* [Goal of the exercise] Reproduce the full listing that appears beneath this instruction exactly.

* [Data extract]
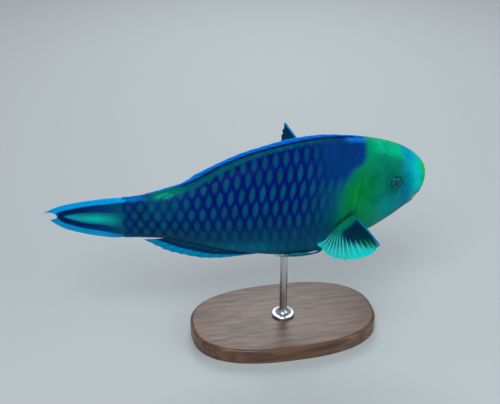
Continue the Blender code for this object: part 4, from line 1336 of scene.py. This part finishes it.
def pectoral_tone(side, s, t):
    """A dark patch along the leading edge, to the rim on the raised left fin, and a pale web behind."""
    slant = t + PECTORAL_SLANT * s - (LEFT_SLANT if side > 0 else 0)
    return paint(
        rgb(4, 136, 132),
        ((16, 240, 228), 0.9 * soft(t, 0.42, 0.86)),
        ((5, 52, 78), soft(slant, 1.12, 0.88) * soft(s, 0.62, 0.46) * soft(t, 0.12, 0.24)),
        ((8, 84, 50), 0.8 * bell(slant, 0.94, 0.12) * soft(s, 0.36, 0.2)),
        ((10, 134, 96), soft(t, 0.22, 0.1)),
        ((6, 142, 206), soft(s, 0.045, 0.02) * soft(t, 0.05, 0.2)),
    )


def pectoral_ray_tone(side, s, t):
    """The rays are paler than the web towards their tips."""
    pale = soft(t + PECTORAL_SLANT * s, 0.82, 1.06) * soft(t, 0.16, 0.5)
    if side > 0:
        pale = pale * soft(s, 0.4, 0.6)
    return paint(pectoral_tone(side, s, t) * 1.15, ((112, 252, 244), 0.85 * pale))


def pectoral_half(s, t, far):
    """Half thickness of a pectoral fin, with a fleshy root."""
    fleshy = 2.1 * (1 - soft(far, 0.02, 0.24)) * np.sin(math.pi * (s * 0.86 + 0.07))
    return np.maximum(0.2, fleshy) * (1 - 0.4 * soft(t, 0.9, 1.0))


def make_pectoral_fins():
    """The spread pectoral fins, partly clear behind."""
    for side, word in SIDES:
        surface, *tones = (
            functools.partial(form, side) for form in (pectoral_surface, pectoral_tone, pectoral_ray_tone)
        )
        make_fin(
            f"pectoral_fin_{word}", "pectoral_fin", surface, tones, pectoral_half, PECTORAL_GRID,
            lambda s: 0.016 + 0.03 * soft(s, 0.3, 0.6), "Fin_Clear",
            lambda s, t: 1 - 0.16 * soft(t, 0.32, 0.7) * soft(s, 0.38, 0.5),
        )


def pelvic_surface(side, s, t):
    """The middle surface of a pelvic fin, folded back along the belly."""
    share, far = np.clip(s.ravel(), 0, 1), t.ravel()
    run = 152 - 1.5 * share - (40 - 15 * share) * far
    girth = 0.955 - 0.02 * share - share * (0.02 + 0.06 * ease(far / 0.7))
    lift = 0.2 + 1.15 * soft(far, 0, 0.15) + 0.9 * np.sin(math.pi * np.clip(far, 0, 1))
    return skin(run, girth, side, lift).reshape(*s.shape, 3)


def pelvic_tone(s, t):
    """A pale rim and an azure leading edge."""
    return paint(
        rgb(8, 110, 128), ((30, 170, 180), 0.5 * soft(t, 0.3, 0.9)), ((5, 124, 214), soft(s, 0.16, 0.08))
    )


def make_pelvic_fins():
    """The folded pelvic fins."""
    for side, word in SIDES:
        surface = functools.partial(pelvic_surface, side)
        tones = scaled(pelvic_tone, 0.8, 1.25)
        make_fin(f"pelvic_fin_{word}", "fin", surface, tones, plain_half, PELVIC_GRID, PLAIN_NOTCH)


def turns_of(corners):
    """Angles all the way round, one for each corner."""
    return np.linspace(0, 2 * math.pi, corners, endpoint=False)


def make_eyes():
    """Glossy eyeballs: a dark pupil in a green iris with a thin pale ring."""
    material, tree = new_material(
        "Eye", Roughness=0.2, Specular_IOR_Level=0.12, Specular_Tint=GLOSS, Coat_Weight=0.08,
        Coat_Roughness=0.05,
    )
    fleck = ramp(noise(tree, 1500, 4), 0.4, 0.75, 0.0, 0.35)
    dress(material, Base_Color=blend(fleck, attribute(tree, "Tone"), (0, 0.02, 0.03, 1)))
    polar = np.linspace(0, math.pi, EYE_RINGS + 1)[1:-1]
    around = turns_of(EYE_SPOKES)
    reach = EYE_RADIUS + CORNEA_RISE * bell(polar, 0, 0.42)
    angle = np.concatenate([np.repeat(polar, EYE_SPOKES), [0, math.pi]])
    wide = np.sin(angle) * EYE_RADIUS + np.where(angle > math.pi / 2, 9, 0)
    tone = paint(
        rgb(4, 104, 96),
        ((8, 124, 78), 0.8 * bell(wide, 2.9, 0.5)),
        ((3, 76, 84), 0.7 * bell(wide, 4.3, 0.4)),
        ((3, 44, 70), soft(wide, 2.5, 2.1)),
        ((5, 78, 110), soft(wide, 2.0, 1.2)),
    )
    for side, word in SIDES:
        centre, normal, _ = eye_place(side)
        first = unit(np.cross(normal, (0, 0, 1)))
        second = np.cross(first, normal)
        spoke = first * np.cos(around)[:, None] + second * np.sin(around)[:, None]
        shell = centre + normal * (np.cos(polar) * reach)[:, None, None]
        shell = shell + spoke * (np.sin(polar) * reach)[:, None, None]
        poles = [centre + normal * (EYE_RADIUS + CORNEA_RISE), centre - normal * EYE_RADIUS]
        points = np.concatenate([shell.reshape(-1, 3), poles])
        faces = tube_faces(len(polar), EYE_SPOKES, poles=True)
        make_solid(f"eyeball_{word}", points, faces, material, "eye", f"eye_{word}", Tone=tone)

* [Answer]
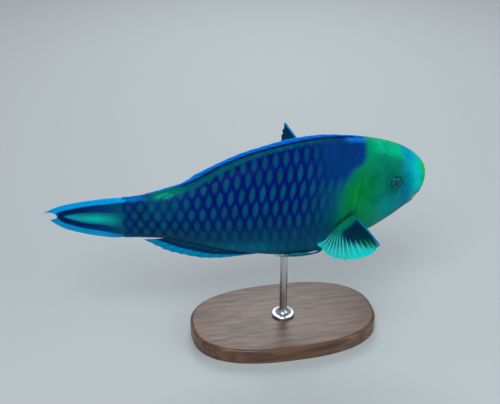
Continue the Blender code for this object: part 4, from line 1336 of scene.py. This part finishes it.
def pectoral_tone(side, s, t):
    """A dark patch along the leading edge, to the rim on the raised left fin, and a pale web behind."""
    slant = t + PECTORAL_SLANT * s - (LEFT_SLANT if side > 0 else 0)
    return paint(
        rgb(4, 136, 132),
        ((16, 240, 228), 0.9 * soft(t, 0.42, 0.86)),
        ((5, 52, 78), soft(slant, 1.12, 0.88) * soft(s, 0.62, 0.46) * soft(t, 0.12, 0.24)),
        ((8, 84, 50), 0.8 * bell(slant, 0.94, 0.12) * soft(s, 0.36, 0.2)),
        ((10, 134, 96), soft(t, 0.22, 0.1)),
        ((6, 142, 206), soft(s, 0.045, 0.02) * soft(t, 0.05, 0.2)),
    )


def pectoral_ray_tone(side, s, t):
    """The rays are paler than the web towards their tips."""
    pale = soft(t + PECTORAL_SLANT * s, 0.82, 1.06) * soft(t, 0.16, 0.5)
    if side > 0:
        pale = pale * soft(s, 0.4, 0.6)
    return paint(pectoral_tone(side, s, t) * 1.15, ((112, 252, 244), 0.85 * pale))


def pectoral_half(s, t, far):
    """Half thickness of a pectoral fin, with a fleshy root."""
    fleshy = 2.1 * (1 - soft(far, 0.02, 0.24)) * np.sin(math.pi * (s * 0.86 + 0.07))
    return np.maximum(0.2, fleshy) * (1 - 0.4 * soft(t, 0.9, 1.0))


def make_pectoral_fins():
    """The spread pectoral fins, partly clear behind."""
    for side, word in SIDES:
        surface, *tones = (
            functools.partial(form, side) for form in (pectoral_surface, pectoral_tone, pectoral_ray_tone)
        )
        make_fin(
            f"pectoral_fin_{word}", "pectoral_fin", surface, tones, pectoral_half, PECTORAL_GRID,
            lambda s: 0.016 + 0.03 * soft(s, 0.3, 0.6), "Fin_Clear",
            lambda s, t: 1 - 0.16 * soft(t, 0.32, 0.7) * soft(s, 0.38, 0.5),
        )


def pelvic_surface(side, s, t):
    """The middle surface of a pelvic fin, folded back along the belly."""
    share, far = np.clip(s.ravel(), 0, 1), t.ravel()
    run = 152 - 1.5 * share - (40 - 15 * share) * far
    girth = 0.955 - 0.02 * share - share * (0.02 + 0.06 * ease(far / 0.7))
    lift = 0.2 + 1.15 * soft(far, 0, 0.15) + 0.9 * np.sin(math.pi * np.clip(far, 0, 1))
    return skin(run, girth, side, lift).reshape(*s.shape, 3)


def pelvic_tone(s, t):
    """A pale rim and an azure leading edge."""
    return paint(
        rgb(8, 110, 128), ((30, 170, 180), 0.5 * soft(t, 0.3, 0.9)), ((5, 124, 214), soft(s, 0.16, 0.08))
    )


def make_pelvic_fins():
    """The folded pelvic fins."""
    for side, word in SIDES:
        surface = functools.partial(pelvic_surface, side)
        tones = scaled(pelvic_tone, 0.8, 1.25)
        make_fin(f"pelvic_fin_{word}", "fin", surface, tones, plain_half, PELVIC_GRID, PLAIN_NOTCH)


def turns_of(corners):
    """Angles all the way round, one for each corner."""
    return np.linspace(0, 2 * math.pi, corners, endpoint=False)


def make_eyes():
    """Glossy eyeballs: a dark pupil in a green iris with a thin pale ring."""
    material, tree = new_material(
        "Eye", Roughness=0.2, Specular_IOR_Level=0.12, Specular_Tint=GLOSS, Coat_Weight=0.08,
        Coat_Roughness=0.05,
    )
    fleck = ramp(noise(tree, 1500, 4), 0.4, 0.75, 0.0, 0.35)
    dress(material, Base_Color=blend(fleck, attribute(tree, "Tone"), (0, 0.02, 0.03, 1)))
    polar = np.linspace(0, math.pi, EYE_RINGS + 1)[1:-1]
    around = turns_of(EYE_SPOKES)
    reach = EYE_RADIUS + CORNEA_RISE * bell(polar, 0, 0.42)
    angle = np.concatenate([np.repeat(polar, EYE_SPOKES), [0, math.pi]])
    wide = np.sin(angle) * EYE_RADIUS + np.where(angle > math.pi / 2, 9, 0)
    tone = paint(
        rgb(4, 104, 96),
        ((8, 124, 78), 0.8 * bell(wide, 2.9, 0.5)),
        ((3, 76, 84), 0.7 * bell(wide, 4.3, 0.4)),
        ((3, 44, 70), soft(wide, 2.5, 2.1)),
        ((5, 78, 110), soft(wide, 2.0, 1.2)),
    )
    for side, word in SIDES:
        centre, normal, _ = eye_place(side)
        first = unit(np.cross(normal, (0, 0, 1)))
        second = np.cross(first, normal)
        spoke = first * np.cos(around)[:, None] + second * np.sin(around)[:, None]
        shell = centre + normal * (np.cos(polar) * reach)[:, None, None]
        shell = shell + spoke * (np.sin(polar) * reach)[:, None, None]
        poles = [centre + normal * (EYE_RADIUS + CORNEA_RISE), centre - normal * EYE_RADIUS]
        points = np.concatenate([shell.reshape(-1, 3), poles])
        faces = tube_faces(len(polar), EYE_SPOKES, poles=True)
        make_solid(f"eyeball_{word}", points, faces, material, "eye", f"eye_{word}", Tone=tone)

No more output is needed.